Sono diversi, infatti, i documenti notarili, tuttora conservati nell’Archivio di Stato di Venezia, che testimoniano come l’emancipazione femminile fosse un valore nato e messo in pratica nella città lagunare secoli prima dell’età contemporanea.
Basta guardare la Venezia delle arti e dei mestieri dove, già nel Medioevo, l’imprenditoria non era un affare di soli uomini. Molfina fiolaria, infatti, con la sua fornace era una delle prime donne produttrici di utensili in vetro, così come le vedove Uliana e Caterina che, nel 1373, stipularono per la prima volta un contratto di società per la produzione di profumi. L’unione tra imprenditoria e lavorazione del vetro vede, inoltre, in Marietta Barovier una delle sue massime esponenti. Fu proprio la Barovier, infatti, a inventare la perla rosetta che nei secoli successivi divenne famosa per essere uno tra i manufatti più preziosi al mondo.
Venezia vede quindi nascere, nel suo territorio, il primo nucleo del pensiero femminista, capace di spianare la strada ai futuri movimenti per l’emancipazione femminile. Fu Modesta Pozzo, in arte Moderata Fonte, che a partire dalla seconda metà del Cinquecento scrisse, per la prima volta, un elogio alla donna, considerato come uno dei primi manifesti femministi. Elogio, che si concretizzò con la conquista di Elena Lucrezia Cornaro Piscopia, prima donna al mondo a cui venne consentito laurearsi.
Anche l’arte veneziana, nel particolare quella del Settecento, ha visto l’ascesa di diverse sue esponenti femminili come Rosalba Carriera e Giulia Lama. La Carriera fu la prima donna al mondo a cui vennero aperte le porte delle corti reali e delle accademie d’arte dell’epoca, ottenendo riconoscimenti in tutta Europa e arrivando a ritrarre Luigi XV Re di Francia. Più schiva e meno avvezza ai salotti reali era invece la Lama, che sfidò pubblicamente i grandi pittori dell’epoca esponendo le sue opere in molte chiese veneziane, tra cui la chiesa di San Vidal e di Santa Maria Formosa.
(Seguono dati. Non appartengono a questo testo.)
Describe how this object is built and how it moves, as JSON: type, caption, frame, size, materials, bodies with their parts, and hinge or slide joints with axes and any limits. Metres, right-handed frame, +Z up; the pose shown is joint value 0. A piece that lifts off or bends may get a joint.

Secolo dopo secolo, le veneziane iniziarono a farsi spazio tra quelli che un tempo erano considerati “mestieri da uomini”, nonostante le donne fossero «buone a tutto e del pari degli uomini» come sosteneva la giornalista, traduttrice, regista e tipografa, Elisabetta Caminer. Figlia d’arte, cresciuta tra carta, penna e calamaio, rubò i trucchi del mestiere dal padre, facendosi largo, già a 17 anni, nell’ «Europa Letteraria» e diventando poi la prima donna alle redini di un giornale: il «Giornale Enciclopedico».
Nel Settecento a Venezia si respirava la libertà e la libertà è figlia, da sempre, della cultura. Una cultura che a Venezia si toccava con mano nei caffè aperti fino a tardi, nei teatri, nelle ciacole in campi e campielli e nei salotti dell’aristocrazia. Cultura, che nel tempo ha permesso un’apertura della città alle contaminazioni e al rinnovamento dei valori garantendo, soprattutto alle donne, la possibilità di partecipare e avere un ruolo nella vita sociale veneziana. Dalla nobiltà ai ceti più bassi, a Venezia le donne non erano spettatrici ma bensì attrici protagoniste, e con le loro vite, le loro arti e i loro mestieri, trasformarono Venezia in una delle città più all’avanguardia del tempo.